Why does the release of compressed air make a can cold?
Answer:
The famous formula PV = nRT explains it all.
P=pressure, V=volume, T=temperature, nR are constants.
When the pressure suddenly drops in a container of constant volume (such as a can) then the temperature drops as well...you can see from the formula, that if V remains constant, and nR is a constant, that the formula simplifies to P = kT (where k is some constant) and when P decreases, then T decreases as well.
The NON-geeky answer is as follows...when pressure drops, such as releasing compressed air, then there are fewer molecules bumping into each other (which produces heat) so when pressure drops, there is less particle interaction, and less heat produced.
The geeky explanation explains why the temperature drop is so dramatic and so sudden. Nature has to balance the equation!
It is the same principal that makes your air conditioner work. The molecules in the gas in its uncompressed form have more room to move around and require more energy. This energy is sucked out of its surroundings, thus cooling them.

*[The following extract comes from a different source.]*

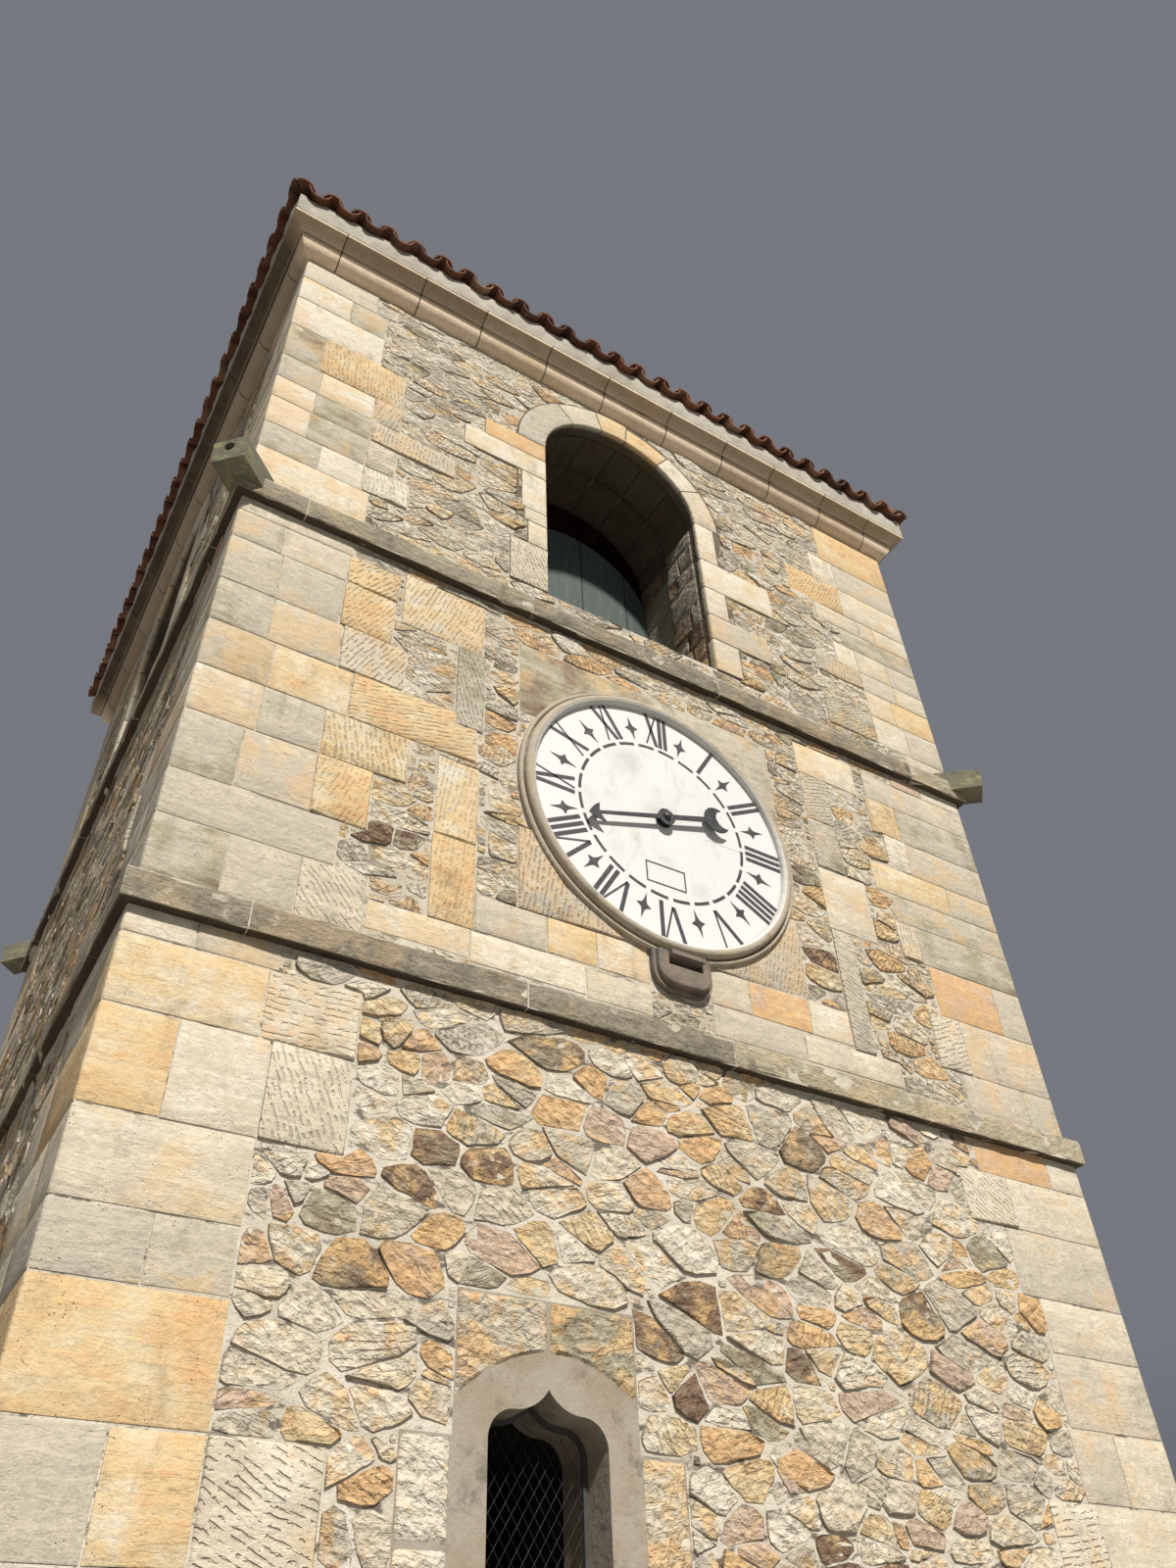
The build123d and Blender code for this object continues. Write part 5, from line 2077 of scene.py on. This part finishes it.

When gas expands it cools itself. Since you spray some out, theres more room in the can for the gas to spread out, thus it cools because it expands.
The rapid decompression of the previously compressed air. By the ideal gas approximation PV=nRT . Since the pressure is decreasing and the volume of remaining constant the nRT product must also decrease. We know however that n is decreasing so only when n decreases slower than P does the temp in the can decrease.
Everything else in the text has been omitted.